* start *

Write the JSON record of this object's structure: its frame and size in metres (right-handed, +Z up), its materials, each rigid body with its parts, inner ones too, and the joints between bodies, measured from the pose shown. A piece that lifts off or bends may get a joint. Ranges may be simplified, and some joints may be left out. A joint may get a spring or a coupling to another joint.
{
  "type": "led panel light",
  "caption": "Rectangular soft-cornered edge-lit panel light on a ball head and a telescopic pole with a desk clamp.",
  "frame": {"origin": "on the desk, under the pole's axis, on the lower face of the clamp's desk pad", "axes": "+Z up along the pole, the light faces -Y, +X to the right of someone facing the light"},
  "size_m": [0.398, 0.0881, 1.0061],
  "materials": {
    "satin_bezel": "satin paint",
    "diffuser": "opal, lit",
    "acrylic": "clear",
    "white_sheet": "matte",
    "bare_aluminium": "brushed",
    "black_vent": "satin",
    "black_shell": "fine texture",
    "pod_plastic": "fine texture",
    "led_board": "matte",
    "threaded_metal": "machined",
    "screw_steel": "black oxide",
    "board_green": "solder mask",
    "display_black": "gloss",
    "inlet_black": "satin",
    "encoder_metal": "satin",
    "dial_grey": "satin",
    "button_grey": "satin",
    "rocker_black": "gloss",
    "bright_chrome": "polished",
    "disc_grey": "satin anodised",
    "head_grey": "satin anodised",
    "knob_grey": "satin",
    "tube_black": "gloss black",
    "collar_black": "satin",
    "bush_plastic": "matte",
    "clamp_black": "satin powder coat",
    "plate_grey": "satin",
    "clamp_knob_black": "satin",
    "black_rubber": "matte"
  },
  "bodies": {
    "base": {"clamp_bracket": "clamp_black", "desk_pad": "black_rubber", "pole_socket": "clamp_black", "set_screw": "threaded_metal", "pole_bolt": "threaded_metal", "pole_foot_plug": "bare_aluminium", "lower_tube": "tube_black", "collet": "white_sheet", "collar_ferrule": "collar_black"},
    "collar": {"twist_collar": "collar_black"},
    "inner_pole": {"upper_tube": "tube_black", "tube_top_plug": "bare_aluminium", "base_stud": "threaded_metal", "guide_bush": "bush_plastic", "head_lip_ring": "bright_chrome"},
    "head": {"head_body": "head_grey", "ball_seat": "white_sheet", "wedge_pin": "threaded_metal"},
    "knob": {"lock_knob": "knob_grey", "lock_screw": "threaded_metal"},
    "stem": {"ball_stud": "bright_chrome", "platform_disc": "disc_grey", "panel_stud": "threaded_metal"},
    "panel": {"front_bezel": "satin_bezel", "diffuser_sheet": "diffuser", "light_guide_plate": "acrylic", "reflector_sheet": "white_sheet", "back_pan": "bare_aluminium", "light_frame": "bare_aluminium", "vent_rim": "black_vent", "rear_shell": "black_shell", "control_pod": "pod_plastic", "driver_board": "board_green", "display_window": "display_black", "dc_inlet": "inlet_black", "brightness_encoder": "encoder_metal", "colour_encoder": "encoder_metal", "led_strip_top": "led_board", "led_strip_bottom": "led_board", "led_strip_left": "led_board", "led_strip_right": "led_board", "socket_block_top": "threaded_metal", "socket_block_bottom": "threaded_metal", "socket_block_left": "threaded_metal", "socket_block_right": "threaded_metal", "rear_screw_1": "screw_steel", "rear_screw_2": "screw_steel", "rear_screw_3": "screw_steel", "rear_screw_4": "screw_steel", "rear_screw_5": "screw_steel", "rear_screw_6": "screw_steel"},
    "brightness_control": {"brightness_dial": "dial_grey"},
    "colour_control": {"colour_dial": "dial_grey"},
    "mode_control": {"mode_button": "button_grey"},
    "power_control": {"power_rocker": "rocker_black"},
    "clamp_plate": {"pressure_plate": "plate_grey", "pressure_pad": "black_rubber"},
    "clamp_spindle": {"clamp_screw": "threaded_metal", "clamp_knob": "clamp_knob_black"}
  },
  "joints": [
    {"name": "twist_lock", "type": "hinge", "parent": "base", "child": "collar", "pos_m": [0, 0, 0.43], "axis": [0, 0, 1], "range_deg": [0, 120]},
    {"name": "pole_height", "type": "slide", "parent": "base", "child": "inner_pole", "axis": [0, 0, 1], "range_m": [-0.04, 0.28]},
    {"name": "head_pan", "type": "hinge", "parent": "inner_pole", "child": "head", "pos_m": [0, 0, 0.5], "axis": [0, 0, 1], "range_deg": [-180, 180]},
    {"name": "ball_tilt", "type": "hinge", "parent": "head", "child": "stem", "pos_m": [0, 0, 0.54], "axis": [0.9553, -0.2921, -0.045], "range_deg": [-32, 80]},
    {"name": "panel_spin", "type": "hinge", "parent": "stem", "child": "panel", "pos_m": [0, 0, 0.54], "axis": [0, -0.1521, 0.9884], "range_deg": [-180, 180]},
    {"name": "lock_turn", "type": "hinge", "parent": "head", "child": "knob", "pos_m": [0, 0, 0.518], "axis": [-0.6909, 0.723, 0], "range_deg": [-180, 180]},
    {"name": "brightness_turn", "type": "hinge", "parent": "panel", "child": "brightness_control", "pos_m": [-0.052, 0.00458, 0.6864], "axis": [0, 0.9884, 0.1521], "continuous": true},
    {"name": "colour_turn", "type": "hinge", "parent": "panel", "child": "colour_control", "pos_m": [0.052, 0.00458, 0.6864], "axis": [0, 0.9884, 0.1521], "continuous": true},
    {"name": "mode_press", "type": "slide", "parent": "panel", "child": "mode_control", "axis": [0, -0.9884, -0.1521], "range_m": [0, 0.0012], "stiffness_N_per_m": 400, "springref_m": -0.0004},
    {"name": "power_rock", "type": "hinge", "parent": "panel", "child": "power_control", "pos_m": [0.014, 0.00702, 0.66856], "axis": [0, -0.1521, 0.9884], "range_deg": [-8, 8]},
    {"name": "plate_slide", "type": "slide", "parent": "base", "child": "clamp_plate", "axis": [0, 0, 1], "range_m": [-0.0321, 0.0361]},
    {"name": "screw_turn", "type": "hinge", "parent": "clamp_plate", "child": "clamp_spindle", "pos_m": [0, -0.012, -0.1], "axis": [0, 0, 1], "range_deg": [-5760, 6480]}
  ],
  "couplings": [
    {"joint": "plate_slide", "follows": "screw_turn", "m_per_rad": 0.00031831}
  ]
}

* end *

Exercise instructions:
Reproduce all of the material above word for word.

Result for this task:
Write the JSON record of this object's structure: its frame and size in metres (right-handed, +Z up), its materials, each rigid body with its parts, inner ones too, and the joints between bodies, measured from the pose shown. A piece that lifts off or bends may get a joint. Ranges may be simplified, and some joints may be left out. A joint may get a spring or a coupling to another joint.
{
  "type": "led panel light",
  "caption": "Rectangular soft-cornered edge-lit panel light on a ball head and a telescopic pole with a desk clamp.",
  "frame": {"origin": "on the desk, under the pole's axis, on the lower face of the clamp's desk pad", "axes": "+Z up along the pole, the light faces -Y, +X to the right of someone facing the light"},
  "size_m": [0.398, 0.0881, 1.0061],
  "materials": {
    "satin_bezel": "satin paint",
    "diffuser": "opal, lit",
    "acrylic": "clear",
    "white_sheet": "matte",
    "bare_aluminium": "brushed",
    "black_vent": "satin",
    "black_shell": "fine texture",
    "pod_plastic": "fine texture",
    "led_board": "matte",
    "threaded_metal": "machined",
    "screw_steel": "black oxide",
    "board_green": "solder mask",
    "display_black": "gloss",
    "inlet_black": "satin",
    "encoder_metal": "satin",
    "dial_grey": "satin",
    "button_grey": "satin",
    "rocker_black": "gloss",
    "bright_chrome": "polished",
    "disc_grey": "satin anodised",
    "head_grey": "satin anodised",
    "knob_grey": "satin",
    "tube_black": "gloss black",
    "collar_black": "satin",
    "bush_plastic": "matte",
    "clamp_black": "satin powder coat",
    "plate_grey": "satin",
    "clamp_knob_black": "satin",
    "black_rubber": "matte"
  },
  "bodies": {
    "base": {"clamp_bracket": "clamp_black", "desk_pad": "black_rubber", "pole_socket": "clamp_black", "set_screw": "threaded_metal", "pole_bolt": "threaded_metal", "pole_foot_plug": "bare_aluminium", "lower_tube": "tube_black", "collet": "white_sheet", "collar_ferrule": "collar_black"},
    "collar": {"twist_collar": "collar_black"},
    "inner_pole": {"upper_tube": "tube_black", "tube_top_plug": "bare_aluminium", "base_stud": "threaded_metal", "guide_bush": "bush_plastic", "head_lip_ring": "bright_chrome"},
    "head": {"head_body": "head_grey", "ball_seat": "white_sheet", "wedge_pin": "threaded_metal"},
    "knob": {"lock_knob": "knob_grey", "lock_screw": "threaded_metal"},
    "stem": {"ball_stud": "bright_chrome", "platform_disc": "disc_grey", "panel_stud": "threaded_metal"},
    "panel": {"front_bezel": "satin_bezel", "diffuser_sheet": "diffuser", "light_guide_plate": "acrylic", "reflector_sheet": "white_sheet", "back_pan": "bare_aluminium", "light_frame": "bare_aluminium", "vent_rim": "black_vent", "rear_shell": "black_shell", "control_pod": "pod_plastic", "driver_board": "board_green", "display_window": "display_black", "dc_inlet": "inlet_black", "brightness_encoder": "encoder_metal", "colour_encoder": "encoder_metal", "led_strip_top": "led_board", "led_strip_bottom": "led_board", "led_strip_left": "led_board", "led_strip_right": "led_board", "socket_block_top": "threaded_metal", "socket_block_bottom": "threaded_metal", "socket_block_left": "threaded_metal", "socket_block_right": "threaded_metal", "rear_screw_1": "screw_steel", "rear_screw_2": "screw_steel", "rear_screw_3": "screw_steel", "rear_screw_4": "screw_steel", "rear_screw_5": "screw_steel", "rear_screw_6": "screw_steel"},
    "brightness_control": {"brightness_dial": "dial_grey"},
    "colour_control": {"colour_dial": "dial_grey"},
    "mode_control": {"mode_button": "button_grey"},
    "power_control": {"power_rocker": "rocker_black"},
    "clamp_plate": {"pressure_plate": "plate_grey", "pressure_pad": "black_rubber"},
    "clamp_spindle": {"clamp_screw": "threaded_metal", "clamp_knob": "clamp_knob_black"}
  },
  "joints": [
    {"name": "twist_lock", "type": "hinge", "parent": "base", "child": "collar", "pos_m": [0, 0, 0.43], "axis": [0, 0, 1], "range_deg": [0, 120]},
    {"name": "pole_height", "type": "slide", "parent": "base", "child": "inner_pole", "axis": [0, 0, 1], "range_m": [-0.04, 0.28]},
    {"name": "head_pan", "type": "hinge", "parent": "inner_pole", "child": "head", "pos_m": [0, 0, 0.5], "axis": [0, 0, 1], "range_deg": [-180, 180]},
    {"name": "ball_tilt", "type": "hinge", "parent": "head", "child": "stem", "pos_m": [0, 0, 0.54], "axis": [0.9553, -0.2921, -0.045], "range_deg": [-32, 80]},
    {"name": "panel_spin", "type": "hinge", "parent": "stem", "child": "panel", "pos_m": [0, 0, 0.54], "axis": [0, -0.1521, 0.9884], "range_deg": [-180, 180]},
    {"name": "lock_turn", "type": "hinge", "parent": "head", "child": "knob", "pos_m": [0, 0, 0.518], "axis": [-0.6909, 0.723, 0], "range_deg": [-180, 180]},
    {"name": "brightness_turn", "type": "hinge", "parent": "panel", "child": "brightness_control", "pos_m": [-0.052, 0.00458, 0.6864], "axis": [0, 0.9884, 0.1521], "continuous": true},
    {"name": "colour_turn", "type": "hinge", "parent": "panel", "child": "colour_control", "pos_m": [0.052, 0.00458, 0.6864], "axis": [0, 0.9884, 0.1521], "continuous": true},
    {"name": "mode_press", "type": "slide", "parent": "panel", "child": "mode_control", "axis": [0, -0.9884, -0.1521], "range_m": [0, 0.0012], "stiffness_N_per_m": 400, "springref_m": -0.0004},
    {"name": "power_rock", "type": "hinge", "parent": "panel", "child": "power_control", "pos_m": [0.014, 0.00702, 0.66856], "axis": [0, -0.1521, 0.9884], "range_deg": [-8, 8]},
    {"name": "plate_slide", "type": "slide", "parent": "base", "child": "clamp_plate", "axis": [0, 0, 1], "range_m": [-0.0321, 0.0361]},
    {"name": "screw_turn", "type": "hinge", "parent": "clamp_plate", "child": "clamp_spindle", "pos_m": [0, -0.012, -0.1], "axis": [0, 0, 1], "range_deg": [-5760, 6480]}
  ],
  "couplings": [
    {"joint": "plate_slide", "follows": "screw_turn", "m_per_rad": 0.00031831}
  ]
}